--- START Data rows ---

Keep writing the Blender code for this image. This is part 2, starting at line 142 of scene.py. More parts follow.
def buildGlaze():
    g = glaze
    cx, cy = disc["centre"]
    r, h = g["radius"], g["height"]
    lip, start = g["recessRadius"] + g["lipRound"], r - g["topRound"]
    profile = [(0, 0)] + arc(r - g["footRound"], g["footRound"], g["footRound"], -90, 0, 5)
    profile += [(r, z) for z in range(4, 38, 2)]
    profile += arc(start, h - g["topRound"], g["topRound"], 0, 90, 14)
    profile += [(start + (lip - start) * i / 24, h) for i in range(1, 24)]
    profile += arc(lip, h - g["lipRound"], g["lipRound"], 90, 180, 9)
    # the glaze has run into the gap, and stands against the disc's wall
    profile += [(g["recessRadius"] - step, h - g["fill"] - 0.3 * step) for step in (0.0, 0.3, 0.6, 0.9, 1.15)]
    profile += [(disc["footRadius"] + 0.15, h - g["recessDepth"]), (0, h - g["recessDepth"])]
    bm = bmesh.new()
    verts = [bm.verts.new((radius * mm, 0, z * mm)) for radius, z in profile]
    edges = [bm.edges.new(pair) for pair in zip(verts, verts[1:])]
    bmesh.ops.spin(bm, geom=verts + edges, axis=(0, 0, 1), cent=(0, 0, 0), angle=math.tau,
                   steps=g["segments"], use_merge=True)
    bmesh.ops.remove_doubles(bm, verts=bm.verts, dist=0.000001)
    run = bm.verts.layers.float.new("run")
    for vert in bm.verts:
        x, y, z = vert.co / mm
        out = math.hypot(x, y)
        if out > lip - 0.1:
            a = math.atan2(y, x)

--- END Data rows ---
--- START Data rows ---

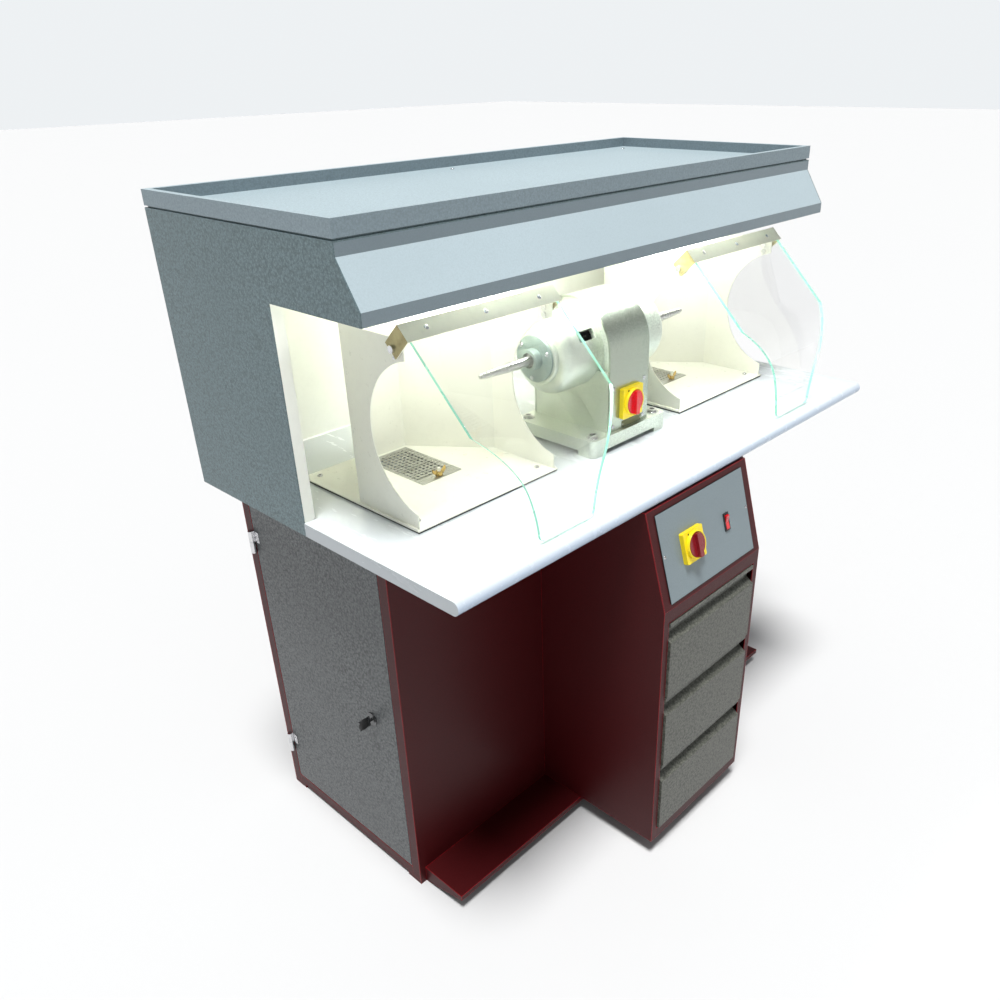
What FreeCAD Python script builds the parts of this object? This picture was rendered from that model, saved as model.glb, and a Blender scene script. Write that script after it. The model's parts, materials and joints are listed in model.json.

--- END Data rows ---

**Requirements:**
Read through the entries and copy every line that includes "this".

**Full response:**
Keep writing the Blender code for this image. This is part 2, starting at line 142 of scene.py. More parts follow.
What FreeCAD Python script builds the parts of this object? This picture was rendered from that model, saved as model.glb, and a Blender scene script. Write that script after it. The model's parts, materials and joints are listed in model.json.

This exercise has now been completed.